→ **To do**
Your answer should consist solely of the lines from the one with "on the floor" through the one with "imported = [obj", copied exactly, endpoints included.

+ + + +

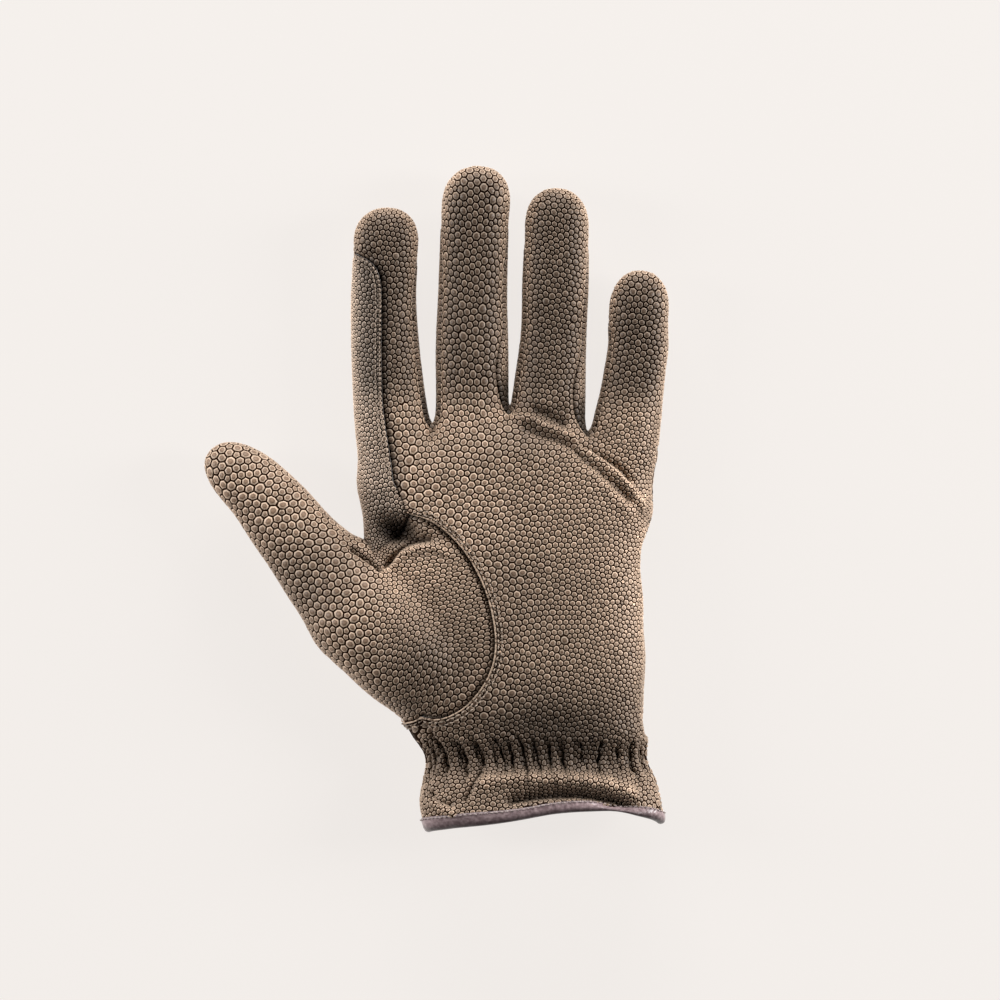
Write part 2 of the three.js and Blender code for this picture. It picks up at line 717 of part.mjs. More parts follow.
// A row through the gathers and the cuff: points evenly round the glove, so that each rib has its own
function gatheredRow(back, share, columns) {
  return Array.from({ length: columns + 1 }, (_, c) => {
    const t = c / columns;
    const across = mix(0.22, 1, t);
    const edge = atAlong(column(hem, "across", "level", across));
    const hemLevel = back ? mix(edge, atAlong(backHem), Math.sin(Math.PI * t)) : edge;
    const y = mix(hemLevel, atAlong(gatherTop), share);
    const seam = sideAngle(y);
    const turn = 2 * t - 1;
    const behind = (turn < 0 ? -Math.PI : Math.PI) - turn * (Math.PI - seam);
    return placeRound(y, back ? behind : turn * seam);
  });
}

const gatherTop = 0.225;
const bindingShare = bindingHeight / (palmLength * gatherTop);
const ribShares = [1, 0.94, 0.86, 0.78, 0.7, 0.62]; // rows through the gathers, from their top down
const cuffShares = [0.5, 0.34, 0.2, bindingShare, 0]; // rows from the gathers to the hem

// The palm and the back are made alike: four fingers, the body down to the gathers, then the cuff
function makeTrank(back) {
  const panel = new Panel();
  const tubes = fingerTubes.map((_, i) => {
    const base = fingerRow(i, back, 0);
    return { base, rows: [...fingerRows, 1].map((row) => fingerRow(i, back, row)) };
  });
  // The fingers' feet share the points of the crotches between them
  const foot = tubes.flatMap(({ base }, i) => (i ? base.slice(1) : base));
  const footIndex = panel.addRow(foot);
  tubes.forEach(({ rows }, i) => {
    let low = footIndex.slice(i * fingerColumns, (i + 1) * fingerColumns + 1);
    const caps = capRows.map((row) => capRow(i, back, row));
    for (const row of [...rows, ...caps]) {
      const high = panel.addRow(row);
      panel.join(low, high);
      low = high;
    }
  });
  const left = back ? [...backThumbSeam].reverse() : palmThumbSeam;
  const marks = [0, 1, 2, 3, 4].map((i) => foot[i * fingerColumns]);
  const spread = marks[4].x - marks[0].x;
  const shares = acrossShares(
    fingers.length * fingerColumns,
    marks.map((p) => (p.x - marks[0].x) / spread),
  );
  const bottomY = atAlong(gatherTop + 0.012);
  let high = footIndex;
  left.forEach((edge, k) => {
    const t = (k + 1) / left.length;
    const rightY = mix(foot[foot.length - 1].y, bottomY, t);
    const right = sidePoint(1, rightY);
    const bulge = (1 - t) * (crotchY - Math.max(edge.y, rightY)) * 0.35;
    const level = (s) => mix(edge.y, rightY, s) + bulge * Math.sin(Math.PI * s);
    const low = panel.addRow(bodyRow(edge, right, shares, back, level));
    panel.join(low, high);
    high = low;
  });
  let cuffRows = [];
  for (const share of [...ribShares, ...cuffShares]) {
    const columns = gatherRibs * (share >= ribShares[ribShares.length - 1] ? 2 : 1);
    const row = gatheredRow(back, share, columns);
    const low = panel.addRow(row, true);
    panel.join(low, high);
    high = low;
    cuffRows = [...cuffRows, low];
  }
  if (back) panel.triangles = panel.triangles.map(([a, b, c]) => [a, c, b]);
  panel.relax(4);
  return { panel, cuffRows };
}

// A fourchette runs down the side of one finger, through the crotch and up the next
function makeFourchette(i) {
  const panel = new Panel();
  const sideOf = (finger, side, row) => {
    const tube = fingerTubes[finger];
    const [top, bottom] = [false, true].map((back) => seamPoint(finger, side, back, row));
    const footAlong = tube.local(crotches[i].palm).along;
    const along = mix(footAlong, tube.capStart, row);
    const angles = [false, true].map((back) => fingerSeam(finger, side, back, row));
    return Array.from({ length: fourchetteColumns + 1 }, (_, c) => {
      const t = c / fourchetteColumns;
      if (c === 0) return top;
      if (c === fourchetteColumns) return bottom;
      const out = round(tube, along, mix(angles[0], angles[1], t));
      const inner = crotches[i].palm.clone().lerp(crotches[i].back, t);
      return settle(inner.setY(out.y).lerp(out, opening(along - footAlong)));
    });
  };
  const web = Array.from({ length: fourchetteColumns + 1 }, (_, c) => {
    const p = crotches[i].palm.clone().lerp(crotches[i].back, c / fourchetteColumns);
    return c === 0 ? crotches[i].palm : c === fourchetteColumns ? crotches[i].back : settle(p);
  });
  const rows = [
    ...fingerRows.map((row) => sideOf(i, 1, row)).reverse(),
    web,
    ...fingerRows.map((row) => sideOf(i + 1, -1, row)),
  ];
  let low = null;
  for (const row of rows) {
    const high = panel.addRow(row);
    if (low) panel.join(high, low);
    low = high;
  }
  panel.relax(6);
  return panel;
}

// The rein patch covers the index finger's outer side, from below the tip to the thumb's crotch
function makePatch() {
  const panel = new Panel();
  const tube = fingerTubes[0];
  const strip = [0, ...fingerRows].map((row) => {
    const [palmEdge, backEdge] = [false, true].map((back) => seamPoint(0, -1, back, row));
    const [from, to] = [false, true].map((back) => fingerSeam(0, -1, back, row));
    const along = mix(outerFoot[0] * tube.length, tube.capStart, row);
    return Array.from({ length: patchColumns + 1 }, (_, c) => {
      if (c === 0) return backEdge;
      if (c === patchColumns) return palmEdge;
      return settle(round(tube, along, mix(to, from, c / patchColumns)));
    });
  });
  const below = [0.33, 0.66].map((t) =>
    strip[0].map((p, c) => {
      const end = webEdge[webEdge.length - 1 - Math.round((c / patchColumns) * (webEdge.length - 1))];
      return settle(p.clone().lerp(end, t));
    }),
  );
  const all = [[...webEdge].reverse(), below[1], below[0], ...strip];
  let low = null;
  for (const row of all) {
    const high = panel.addRow(row);
    if (low) panel.join(low, high);
    low = high;
  }
  panel.relax(6);
  return panel;
}

// The thumb is one tube, from the seam round its base to the tip
function makeThumb() {
  const panel = new Panel();
  const loop = [...palmThumbSeam, ...backThumbSeam.slice(1), ...[...webEdge].reverse().slice(1)];
  const count = loop.length - 1;
  const webHalf = (webEdge.length - 1) / 2;
  const angleAt = (k) => {
    const web = radians(25);
    if (k <= sideRows) return mix(web, Math.PI, k / sideRows);
    if (k <= 2 * sideRows) return mix(Math.PI, 2 * Math.PI - web, (k - sideRows) / sideRows);
    return 2 * Math.PI - web + ((k - 2 * sideRows) / (2 * webHalf)) * 2 * web;
  };
  const rings = [0.12, 0.22, 0.31, 0.39, 0.47, 0.56, 0.65, 0.73, 0.8];
  let low = panel.addRow(loop.slice(0, count));
  const closed = (row) => [...row, row[0]];
  const addRing = (points) => {
    const high = panel.addRow(points);
    panel.join(closed(high), closed(low));
    low = high;
  };
  const alongOf = (p) => thumbTube.local(p).along / thumbTube.length;
  rings.forEach((share, n) => {
    const weight = ease((n + 1) / 4);
    const points = loop.slice(0, count).map((p, k) => {
      const angle = angleAt(k);
      const start = Math.min(alongOf(p), share);
      const at = mix(mix(start, share, (n + 1) / 4), share, weight);
      const ring = thumbTube.place(at * thumbTube.length, Math.cos(angle), Math.sin(angle));
      return settle(p.clone().lerp(ring, Math.min(1, (n + 1) / 3.5)));
    });
    addRing(points);
  });
  for (const polar of [20, 39, 56, 72]) {
    const [out, ahead] = [Math.cos(radians(polar)), Math.sin(radians(polar))];
    const points = Array.from({ length: count }, (_, k) => {
      const angle = angleAt(k);
      const along = thumbTube.capStart + ahead * thumbTube.tip;
      return settle(thumbTube.place(along, out * Math.cos(angle), out * Math.sin(angle)));
    });
    addRing(points);
  }
  const [pole] = panel.addRow([settle(thumbTube.place(thumbTube.length, 0, 0))]);
  low.forEach((a, k) => panel.triangles.push([a, low[(k + 1) % count], pole].reverse()));
  panel.relax(14);
  return panel;
}

// The binding is a strip folded over the hem: its section is a U round the edge of the leather
function makeBinding(palm, back) {
  const loopOf = (level) => {
    const rowOf = ({ panel, cuffRows }) => cuffRows[cuffRows.length - 1 - level].map((i) => panel.points[i]);
    return [...rowOf(palm), ...rowOf(back).slice(1, -1).reverse()];
  };
  const [edge, above] = [loopOf(0), loopOf(1)];
  const section = edge.map((p, i) => {
    const q = above[i];
    const [np, nq] = [outward(p), outward(q)];
    const raised = (point, normal) => point.clone().addScaledVector(normal, relief(point, normal));
    const [a, b] = [raised(p, np), raised(q, nq)];
    const down = a.clone().sub(b).normalize();
    const at = (point, normal, out, drop) =>
      point.clone().addScaledVector(normal, out).addScaledVector(down, drop);
    const [gap, thick, inside] = [bindingGap, bindingThickness, -wall - bindingGap];
    return [
      at(b, nq, gap, 0),
      at(b, nq, gap + thick * 0.6, 0),
      at(a, np, gap + thick, 0),
      at(a, np, gap * 0.5, gap + thick),
      at(a, np, inside - 0.5 * thick, gap + thick),
      at(a, np, inside - thick, 0),
      at(b, nq, inside - thick * 0.6, 0),
      at(b, nq, inside, 0),
      at(a, np, inside, gap),
      at(a, np, gap, gap),
    ];
  });
  const points = section.flat();
  const per = section[0].length;
  const faces = [];
  section.forEach((_, i) => {
    const j = (i + 1) % section.length;
    for (let k = 0; k < per; k++) {
      const l = (k + 1) % per;
      const [a, b, c, d] = [i * per + k, j * per + k, j * per + l, i * per + l];
      faces.push(a, c, b, a, d, c);
    }
  });
  return makeGeometry(points, faces);
}

const leather = { color: 0x7a6757, roughness: 0.62, metalness: 0 };
const materials = {
  leather: new THREE.MeshStandardMaterial(leather),
  patch: new THREE.MeshStandardMaterial({ ...leather, color: 0x75634f }),
  binding: new THREE.MeshStandardMaterial({ color: 0x6e5f60, roughness: 0.55, metalness: 0 }),
};

const glove = new THREE.Group();
function add(name, geometry, material) {
  const mesh = new THREE.Mesh(geometry, material);
  mesh.name = name;
  glove.add(mesh);
}

const palm = makeTrank(false);
const backSide = makeTrank(true);
add("palm", palm.panel.thicken(), materials.leather);
add("back", backSide.panel.thicken(), materials.leather);
add("thumb", makeThumb().thicken(), materials.leather);
add("rein_patch", makePatch().thicken(), materials.patch);
["index_middle", "middle_ring", "ring_little"].forEach((name, i) =>
  add(`fourchette_${name}`, makeFourchette(i).thicken(), materials.leather),
);
add("binding", makeBinding(palm, backSide), materials.binding);

// The origin is under the middle of the glove, on the floor
const box = new THREE.Box3().setFromObject(glove);
const middle = box.getCenter(new THREE.Vector3());
glove.position.set(-middle.x, -middle.y, -box.min.z);

export default glove;
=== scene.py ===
import math

import bpy
import numpy as np
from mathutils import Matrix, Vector
from mathutils.bvhtree import BVHTree
from mathutils.geometry import delaunay_2d_cdt
from mathutils.kdtree import KDTree


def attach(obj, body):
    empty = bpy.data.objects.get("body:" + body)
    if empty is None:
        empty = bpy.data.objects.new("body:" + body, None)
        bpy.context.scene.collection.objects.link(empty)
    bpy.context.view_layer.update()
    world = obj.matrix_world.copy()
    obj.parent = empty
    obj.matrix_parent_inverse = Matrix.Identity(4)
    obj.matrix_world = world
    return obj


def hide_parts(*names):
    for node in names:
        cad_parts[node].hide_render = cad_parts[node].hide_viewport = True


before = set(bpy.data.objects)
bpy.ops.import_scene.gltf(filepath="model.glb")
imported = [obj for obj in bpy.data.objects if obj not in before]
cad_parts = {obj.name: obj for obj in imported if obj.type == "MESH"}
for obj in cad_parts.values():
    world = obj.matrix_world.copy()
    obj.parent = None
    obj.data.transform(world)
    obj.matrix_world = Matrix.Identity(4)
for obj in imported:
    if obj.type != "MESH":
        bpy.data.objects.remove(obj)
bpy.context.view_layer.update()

# Camera, floor and light. The glove lies palm up on a pale floor and is seen from straight above through
# a long lens, with the fingertips at the top of the picture.
bpy.ops.object.select_all(action="DESELECT")
picture_width = 0.325
lens = 250.0
sensor = 36.0
looked_at = Vector((0.0205, -0.0003, 0.012))
bpy.ops.object.camera_add(
    location=looked_at + Vector((0, 0, picture_width * lens / sensor)), rotation=(0, 0, 0)
)
camera = bpy.context.object
camera.data.lens = lens
camera.data.sensor_width = sensor
camera.data.clip_end = 20
bpy.context.scene.camera = camera

bpy.ops.mesh.primitive_plane_add(size=6, location=(0, 0, -0.0004))
floor = bpy.context.object
floor.name = "floor"
floor_finish = bpy.data.materials.new("pale_floor")
floor_finish.use_nodes = True
floor_shader = floor_finish.node_tree.nodes["Principled BSDF"]
floor_shader.inputs["Base Color"].default_value = (0.1, 0.096, 0.092, 1)
floor_shader.inputs["Roughness"].default_value = 0.9
floor_shader.inputs["Specular IOR Level"].default_value = 0.0
floor_shader.inputs["Emission Color"].default_value = (0.896, 0.855, 0.823, 1)
floor_shader.inputs["Emission Strength"].default_value = 0.91
floor.data.materials.append(floor_finish)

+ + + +

→ **Response**
// The origin is under the middle of the glove, on the floor
const box = new THREE.Box3().setFromObject(glove);
const middle = box.getCenter(new THREE.Vector3());
glove.position.set(-middle.x, -middle.y, -box.min.z);

export default glove;
=== scene.py ===
import math

import bpy
import numpy as np
from mathutils import Matrix, Vector
from mathutils.bvhtree import BVHTree
from mathutils.geometry import delaunay_2d_cdt
from mathutils.kdtree import KDTree


def attach(obj, body):
    empty = bpy.data.objects.get("body:" + body)
    if empty is None:
        empty = bpy.data.objects.new("body:" + body, None)
        bpy.context.scene.collection.objects.link(empty)
    bpy.context.view_layer.update()
    world = obj.matrix_world.copy()
    obj.parent = empty
    obj.matrix_parent_inverse = Matrix.Identity(4)
    obj.matrix_world = world
    return obj


def hide_parts(*names):
    for node in names:
        cad_parts[node].hide_render = cad_parts[node].hide_viewport = True


before = set(bpy.data.objects)
bpy.ops.import_scene.gltf(filepath="model.glb")
imported = [obj for obj in bpy.data.objects if obj not in before]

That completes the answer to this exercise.